Reducing global CO2 emissions to limit global temperature rise to 1.5°C above pre-industrial levels is a daunting but achievable goal that requires a worldwide mega-scale dynamic flow of financial resources.
The magnitude of the financial flow needed to activate and run global climate actions to achieve the Paris goal is estimated at USD 32 trillion from 2021 through 2030, according to the Net Zero Financing Roadmaps report released in November 2021 at the UN Climate Change Conference UK2020. Meanwhile, McKinsey’s Six Characteristics of the Net-Zero Transition report suggests that a total of approximately USD 9.2 trillion is needed every year for the next 30 years.
However, several problems are encountered by investors during the investment process which inhibits the flow of financial resources, as summarised below.

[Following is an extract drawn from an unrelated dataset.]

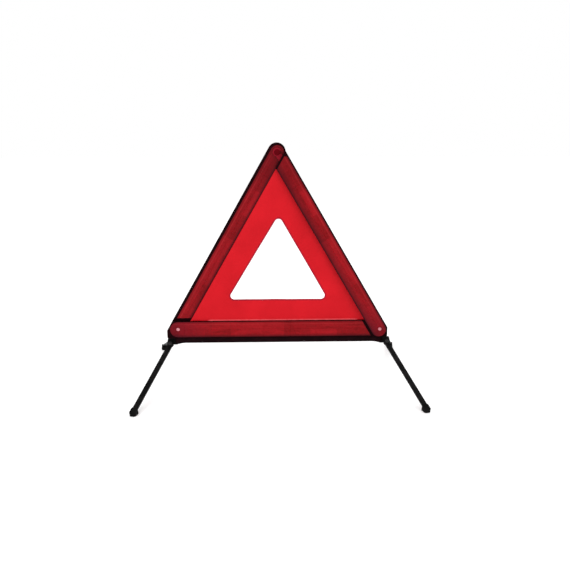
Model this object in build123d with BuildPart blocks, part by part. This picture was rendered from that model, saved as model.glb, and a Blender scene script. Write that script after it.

- Complexity of investment reasoning: Investment in projects for climate change mitigation or adaptation requires a clear rationale on why the investment is needed and how the intended projects or incentives can produce outcomes that result in an effective response to climate change. The new framework, known as ‘Climate Rationale’, requires significant climate intelligence from investors more used to traditional financial investment judgement.
- Uncertainty of trustworthiness of information: Investors often find it difficult to be convinced of the data and information provided on the projects proposed. Internationally accepted methodologies such as Science-Based Target Initiative(SBTI), GHG Protocols, CDM Methodologies, Social Cost of Carbon and various Integrated Assessment Methodologies still leave room for uncertainty due to the lack of actual physical real data from the fundamental industrial, environmental or behavioural activities.
- Country and entity risks: Projects often hide risks of malpractice, fraud, potential abuse of project funding, undisclosed risks of incapacity, opaque operational processes, deceitful financial management and bogus project activity expenses and spending, as well as risks of international sanctions and potential environmental, social, gender, inequality or cultural issues.
- Lack of information on investment opportunities: Currently, there is no effective global registry of climate projects and no efficient mechanism that can integrate global climate projects toward the grand landscape of green sustainable investment at the global level.
- Long-term period of returns: Return on investment in climate projects is long-term by nature and may not be realised for several years or even decades. Unless there are schemes that can turn expected long-term returns into immediate or short-term financial returns, investors focused on the short-term will not be attracted to climate projects.
To overcome such problems, the global climate finance community needs a global integrated climate finance mechanism and a digital globally integrated climate investment platform with the following features:
A. Openness: The platform should be open to any climate investment opportunity and simultaneously provide investors with access to those opportunities.
B. Trust: The platform should be trusted by participants. Trust can be obtained when:
a. The ethics and operational discipline of participants on the platform are verified to ensure reputable management frameworks, compliance with global regulations and standards, and behaviours and practices that are free from fraud;
b. The initiatives or projects should carry strong Climate Rationale, bankable financial valuation, provable impacts, and a clear and reliable roadmap of implementation; and
c. There is a strong function of MRV (monitoring, reporting and verification) that can underpin the whole process through the entire project life-cycle.
C. Efficiency: The platform should ensure speedy and efficient operation, minimising the cost of action while significantly reducing the time required. This can be achieved using the following tools and processes:
a. Integrated information repository: all data should be integrated based on the principles of data integrity and data normalisation.
b. Workflow management: Procedural steps should be designed and componentised allowing dynamic flows of action.
c. Business rule management and execution: Business rules governing every process on the platform should be automatically executed in all processes on the platform, minimising the intervention of manual action.
d. Integration with related platforms and systems: Data exchange or procedural integration with external marketplaces, climate information networks, stakeholder systems and other platforms should be provided.
D. Insight: The platform should provide basic climate finance intelligence to validate climate projects by assessing the value of the projects and measuring investment risks to assist investment decisions.
E. Compliance: The platform should force compliance with global, regional, and national green regulations and principles of environmental integrity, carbon trading regulations, and principles of cross-border carbon adjustment mechanisms.
The desired global climate finance platform can be a single point of action to dynamically help the global climate finance community to scale up and accelerate climate investment toward achieving the global Paris Agreement goals.